Es besteht keine allgemeine Rechtspflicht, den Vertragspartner über alle Umstände aufzuklären, die für den Vertragsabschluss seinerseits maßgeblich sein könnten, sondern nur insoweit, als dies nach den Grundsätzen des redlichen Geschäftsverkehrs erwartet werden kann. Grundsätzlich hat jeder seine eigenen Interessen selbst wahrzunehmen (7 Ob 169/99z; 4 Ob 98/97h; SZ 68/105; EvBl 1995/65). Der Umfang der Aufklärungspflicht hängt jeweils von den Umständen des Einzelfalls ab. Generelle Aussagen, wann und in welchem Umfang eine Aufklärungspflicht besteht, sind kaum möglich (EFSlg 87.273; SZ 68/105). Im Lichte dieser Rechtsprechung ist dem Gericht zweiter Instanz kein Rechtsirrtum unterlaufen, soweit es ausführte, den Beklagten hätte es bekannt sein müssen, dass die Rechtsgeschäftsgebühr mit der Unterfertigung der Kreditvertragsurkunde entstand und dass der klagenden Partei insoweit keine gesonderte Aufklärung oblag. Tatsächlich sind die Konditionen und Kosten im Hypothekarkreditvertrag ausdrücklich angeführt; die Vertragsparteien gingen nach den Feststellungen vor Unterfertigung des Vertrags die Vertragsbestimmungen Punkt für Punkt durch, wobei die Beklagten ausdrücklich darauf aufmerksam gemacht wurden, dass die Vorrangeinräumungserklärungen der "Belastungs- und Veräußerungsberechtigten" sowie des Wohnungsberechtigten vorliegen müssten, damit es zur Auszahlung der Kreditvaluta kommen könnte. Soweit die Beklagten nicht rückfragten, ob bestimmte Gebühren auch dann entstünden, wenn die Vorrangeinräumungserklärungen nicht beigebracht werden können, haben sie sich dies selbst zuzuschreiben. In diesem Zusammenhang ist zu bemerken, dass die Bearbeitungsgebühr nach dem iKreditvertrag bei Vertragsabschluss zu entrichten war.

Zur Aufnahme eines Vermerks in die Krediturkunde (über die Umschuldung) im Sinne des § 33 TP 19 Abs 5 GebG bestand für die klagende Partei nach dem hier zu beurteilenden Sachverhalt keine Veranlassung. Es mangelt schon an entsprechendem Vorbringen der Beklagten, die klagende Partei hätte auf Grund der Darlehensaufnahme erkennen müssen, dass eine allen Voraussetzungen des § 33 TP 19 Abs 5 GebG entsprechende Umschuldung stattfinden sollte.

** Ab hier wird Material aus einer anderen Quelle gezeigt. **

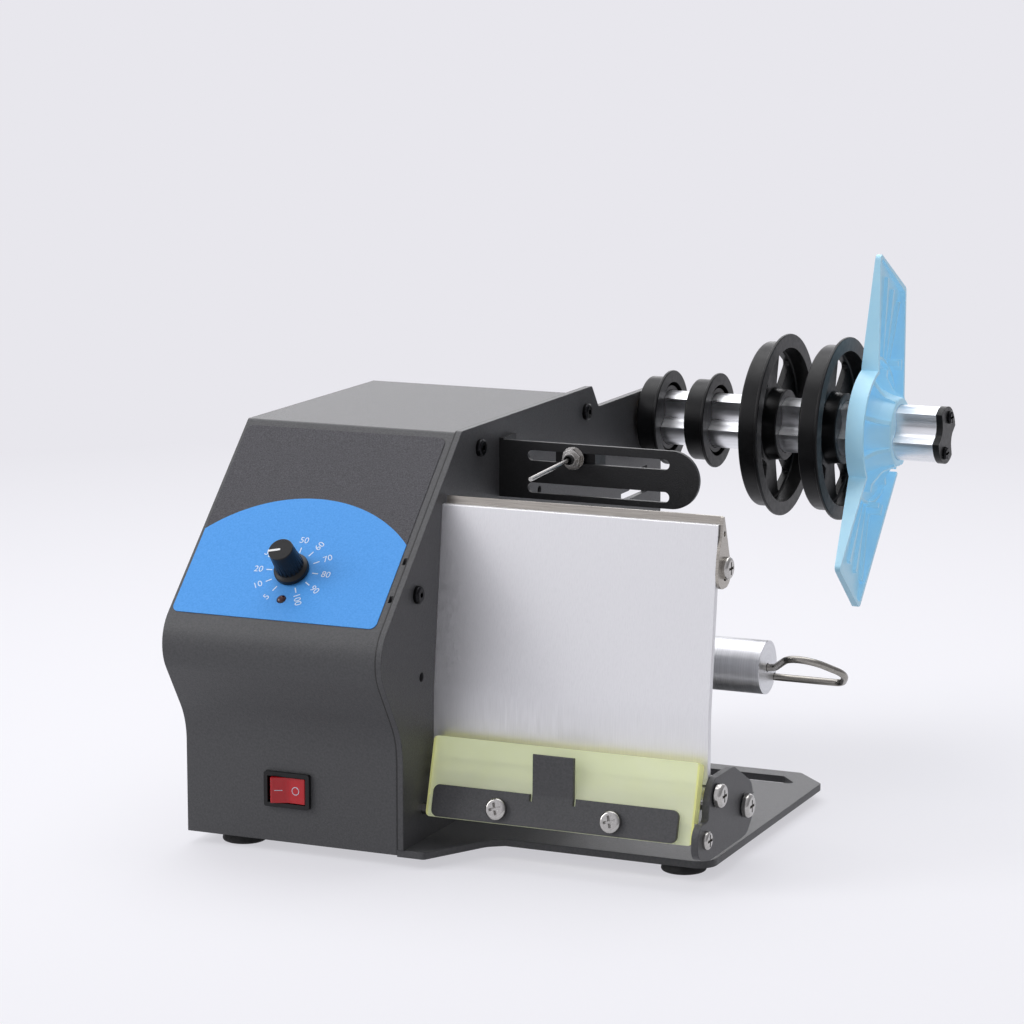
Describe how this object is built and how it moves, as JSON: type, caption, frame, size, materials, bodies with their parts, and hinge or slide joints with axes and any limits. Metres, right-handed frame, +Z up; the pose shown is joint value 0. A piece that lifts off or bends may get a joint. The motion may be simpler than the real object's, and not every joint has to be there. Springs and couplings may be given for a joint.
{
  "type": "label dispenser",
  "caption": "Desk label dispenser: wavy housing with dial and rocker, panel with peel blade, pressure flap, rewind spool and a lobed reel shaft with hubs and a guide blade.",
  "frame": {"origin": "middle of the footprint box on the plane the feet stand on", "axes": "+X to the right from the housing towards the free ends of spool and reel, +Y back from the flap towards the reel, +Z up"},
  "size_m": [0.2602, 0.3326, 0.2317],
  "materials": {
    "charcoal_powder": "fine textured powder coat",
    "black_powder": "fine textured powder coat",
    "satin_panel": "satin anodised sheet",
    "stainless": "brushed stainless",
    "bright_steel": "polished",
    "turned_aluminium": "turned, satin",
    "zinc_steel": "zinc plated",
    "black_plastic": "satin moulded",
    "black_oxide": "black oxide",
    "blue_plastic": "satin moulded, light blue",
    "flap_urethane": "clear yellow green urethane",
    "overlay_film": "printed film, grey above and blue below",
    "rocker_red": "moulded red",
    "led_red": "dark red lens",
    "pointer_white": "white inlay",
    "foot_rubber": "matte",
    "board_green": "lacquered board",
    "motor_grey": "satin",
    "brass_part": "turned"
  },
  "bodies": {
    "machine": {"arm_stiffener": "charcoal_powder", "base_plate": "charcoal_powder", "board_standoffs": "brass_part", "control_board": "board_green", "control_overlay": "overlay_film", "ear_screw": "bright_steel", "end_plate": "charcoal_powder", "end_plate_washers": "black_oxide", "flap_pivot_pins": "bright_steel", "flap_pivot_screws": "bright_steel", "foot_screws": "zinc_steel", "frame_button_screws": "black_oxide", "front_panel": "satin_panel", "gear_motor": "motor_grey", "guide_rods": "bright_steel", "housing_cover": "charcoal_powder", "indicator_led": "led_red", "motor_standoffs": "turned_aluminium", "panel_screws": "black_oxide", "peel_blade": "stainless", "potentiometer": "zinc_steel", "potentiometer_nut": "bright_steel", "power_inlet": "black_plastic", "rear_cover": "charcoal_powder", "reel_bushing": "brass_part", "rocker_bezel": "black_plastic", "rod_screws": "bright_steel", "rubber_feet": "foot_rubber", "sensor_bracket": "black_powder", "side_frame_plate": "charcoal_powder", "small_button_screws": "black_oxide", "spool_bushing": "brass_part", "top_cross_bar": "turned_aluminium"},
    "knob": {"speed_knob": "black_plastic", "knob_pointer": "pointer_white", "potentiometer_shaft": "turned_aluminium"},
    "rocker": {"rocker": "rocker_red"},
    "flap": {"pressure_flap": "flap_urethane", "flap_hinge_bar": "black_oxide", "clamp_bar": "charcoal_powder", "clamp_screws": "bright_steel"},
    "spool": {"rewind_spool": "turned_aluminium", "spool_coupling": "turned_aluminium", "motor_shaft": "stainless"},
    "clip": {"rewind_clip": "stainless"},
    "reel": {"reel_shaft": "turned_aluminium", "reel_end_cap": "black_plastic", "end_cap_screws": "black_oxide", "brake_disc": "black_plastic", "brake_springs": "stainless", "brake_nut": "zinc_steel"},
    "small_hub_near": {"small_hub_inner": "black_plastic"},
    "small_hub_far": {"small_hub_outer": "black_plastic"},
    "large_hub_near": {"large_hub_inner": "black_plastic"},
    "large_hub_far": {"large_hub_outer": "black_plastic"},
    "guide": {"guide_blade": "blue_plastic"},
    "sensor": {"sensor_body": "black_plastic", "sensor_nut": "bright_steel"},
    "lever": {"sensor_lever": "bright_steel"}
  },
  "joints": [
    {"name": "speed_knob_turn", "type": "hinge", "parent": "machine", "child": "knob", "pos_m": [-0.0797, -0.14159, 0.1195], "axis": [0, -0.6947, 0.7193], "range_deg": [-255, 45]},
    {"name": "rocker_tilt", "type": "hinge", "parent": "machine", "child": "rocker", "pos_m": [-0.0807, -0.14271, 0.0277], "axis": [0, 0, 1], "range_deg": [-20, 0]},
    {"name": "flap_swing", "type": "hinge", "parent": "machine", "child": "flap", "pos_m": [0.03229, -0.12679, 0.02084], "axis": [1, 0, 0], "range_deg": [0, 95]},
    {"name": "rewind_spin", "type": "hinge", "parent": "machine", "child": "spool", "pos_m": [0.03229, -0.05041, 0.0759], "axis": [1, 0, 0], "continuous": true},
    {"name": "rewind_clip_pull", "type": "slide", "parent": "spool", "child": "clip", "axis": [1, 0, 0], "range_m": [0, 0.055]},
    {"name": "reel_spin", "type": "hinge", "parent": "machine", "child": "reel", "pos_m": [0.03229, 0.12409, 0.15], "axis": [1, 0, 0], "continuous": true},
    {"name": "small_hub_near_slide", "type": "slide", "parent": "reel", "child": "small_hub_near", "axis": [1, 0, 0], "range_m": [0, 0.008]},
    {"name": "small_hub_far_slide", "type": "slide", "parent": "reel", "child": "small_hub_far", "axis": [1, 0, 0], "range_m": [-0.004, 0.008]},
    {"name": "large_hub_near_slide", "type": "slide", "parent": "reel", "child": "large_hub_near", "axis": [1, 0, 0], "range_m": [-0.014, 0.008]},
    {"name": "large_hub_far_slide", "type": "slide", "parent": "reel", "child": "large_hub_far", "axis": [1, 0, 0], "range_m": [-0.009, 0.005]},
    {"name": "guide_slide", "type": "slide", "parent": "reel", "child": "guide", "axis": [1, 0, 0], "range_m": [-0.004, 0.012]},
    {"name": "sensor_slide", "type": "slide", "parent": "machine", "child": "sensor", "axis": [1, 0, 0], "range_m": [-0.0185, 0.041]},
    {"name": "sensor_lever_swing", "type": "hinge", "parent": "sensor", "child": "lever", "pos_m": [0.0067, -0.05321, 0.15825], "axis": [1, 0, 0], "range_deg": [-12, 12], "stiffness_Nm_per_rad": 0.05}
  ]
}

Die Bestimmung des Kreditvertrags, die Bearbeitungsgebühr könne bei Auszahlung der Kreditvaluta einbehalten oder bei Anfall eingezogen werden, rechtfertigt keinesfalls den Schluss, dass die Rechtsgeschäfts- und die Bearbeitungsgebühr erst bei der Auszahlung entstünden. Damit wird nur eine Verrechnungsmöglichkeit aufgezeigt.

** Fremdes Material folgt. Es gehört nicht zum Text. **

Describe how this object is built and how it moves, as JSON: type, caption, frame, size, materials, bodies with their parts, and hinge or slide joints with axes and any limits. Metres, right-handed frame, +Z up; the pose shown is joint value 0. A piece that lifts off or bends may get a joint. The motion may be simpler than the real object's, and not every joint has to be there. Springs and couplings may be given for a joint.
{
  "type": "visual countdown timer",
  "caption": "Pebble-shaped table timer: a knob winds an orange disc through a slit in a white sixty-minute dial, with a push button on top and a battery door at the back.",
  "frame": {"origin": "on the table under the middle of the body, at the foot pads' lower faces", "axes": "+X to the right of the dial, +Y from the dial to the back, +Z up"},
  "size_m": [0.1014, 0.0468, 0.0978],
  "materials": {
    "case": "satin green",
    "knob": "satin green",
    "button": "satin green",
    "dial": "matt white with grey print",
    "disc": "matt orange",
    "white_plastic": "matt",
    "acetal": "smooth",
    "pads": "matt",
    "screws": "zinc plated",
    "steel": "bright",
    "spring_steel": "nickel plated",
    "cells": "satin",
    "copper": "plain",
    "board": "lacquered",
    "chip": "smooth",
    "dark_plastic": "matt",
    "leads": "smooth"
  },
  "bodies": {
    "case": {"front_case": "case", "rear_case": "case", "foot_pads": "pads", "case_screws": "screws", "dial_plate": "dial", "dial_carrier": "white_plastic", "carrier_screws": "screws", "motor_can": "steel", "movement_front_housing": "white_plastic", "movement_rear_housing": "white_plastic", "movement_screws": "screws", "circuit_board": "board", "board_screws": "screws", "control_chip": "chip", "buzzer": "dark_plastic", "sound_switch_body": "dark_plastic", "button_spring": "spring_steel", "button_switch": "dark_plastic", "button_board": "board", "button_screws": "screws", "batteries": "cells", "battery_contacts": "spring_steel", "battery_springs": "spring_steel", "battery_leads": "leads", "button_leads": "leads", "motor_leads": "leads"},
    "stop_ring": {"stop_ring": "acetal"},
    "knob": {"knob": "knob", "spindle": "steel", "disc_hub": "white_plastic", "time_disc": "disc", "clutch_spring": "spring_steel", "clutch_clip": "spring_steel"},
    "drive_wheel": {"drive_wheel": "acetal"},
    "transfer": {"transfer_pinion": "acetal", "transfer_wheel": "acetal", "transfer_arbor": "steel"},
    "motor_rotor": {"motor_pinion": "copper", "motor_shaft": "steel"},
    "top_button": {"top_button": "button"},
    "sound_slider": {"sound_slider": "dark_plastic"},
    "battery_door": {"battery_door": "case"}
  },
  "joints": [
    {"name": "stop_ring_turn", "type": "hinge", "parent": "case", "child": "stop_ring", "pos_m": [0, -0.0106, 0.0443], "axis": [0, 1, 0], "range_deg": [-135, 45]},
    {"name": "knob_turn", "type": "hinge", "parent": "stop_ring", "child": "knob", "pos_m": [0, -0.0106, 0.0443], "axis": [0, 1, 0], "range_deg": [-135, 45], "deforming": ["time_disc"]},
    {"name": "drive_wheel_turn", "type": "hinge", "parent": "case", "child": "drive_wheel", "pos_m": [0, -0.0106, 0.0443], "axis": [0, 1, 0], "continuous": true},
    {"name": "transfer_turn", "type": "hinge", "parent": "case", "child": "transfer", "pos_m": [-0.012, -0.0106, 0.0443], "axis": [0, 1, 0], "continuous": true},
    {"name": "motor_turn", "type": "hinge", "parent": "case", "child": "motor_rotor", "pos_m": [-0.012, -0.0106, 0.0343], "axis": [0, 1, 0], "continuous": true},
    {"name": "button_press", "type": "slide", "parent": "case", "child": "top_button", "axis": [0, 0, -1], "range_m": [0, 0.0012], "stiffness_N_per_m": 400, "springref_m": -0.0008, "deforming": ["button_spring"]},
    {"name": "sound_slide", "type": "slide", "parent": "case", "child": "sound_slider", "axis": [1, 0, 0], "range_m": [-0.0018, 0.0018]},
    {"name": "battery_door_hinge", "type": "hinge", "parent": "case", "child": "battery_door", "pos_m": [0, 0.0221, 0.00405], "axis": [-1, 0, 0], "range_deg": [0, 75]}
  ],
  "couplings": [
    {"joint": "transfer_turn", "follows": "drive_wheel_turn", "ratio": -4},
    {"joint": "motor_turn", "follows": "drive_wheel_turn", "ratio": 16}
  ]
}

Die Beklagten übersehen bei ihrem Vorbringen, das Berufungsgericht habe ihre Bemängelungen über die vorprozessualen Zinsen von S 1.220 in der Berufung nicht erledigt, dass sich in dieser keine derartige Bemängelung findet; eine im Verfahren zweiter Instanz unterbliebene Rüge kann aber nach ständiger Rechtsprechung im Revisionsverfahren nicht mehr nachgeholt werden (Kodek in Rechberger aaO Rz 5 zu § 503).

Die Beklagten zeigen somit keine Rechtsfragen von erheblicher Bedeutung (gemäß § 502 Abs 1 ZPO) auf; solche sind auch nicht ersichtlich. An den gegenteiligen Ausspruch des Berufungsgerichts ist der Oberste Gerichtshof gemäß § 508a ZPO nicht gebunden.

Die Revision ist zurückzuweisen.

Die Kostenentscheidung beruht auf den §§ 41 und 50 ZPO. Die klagende Partei hat auf die Unzulässigkeit der Revision hingewiesen.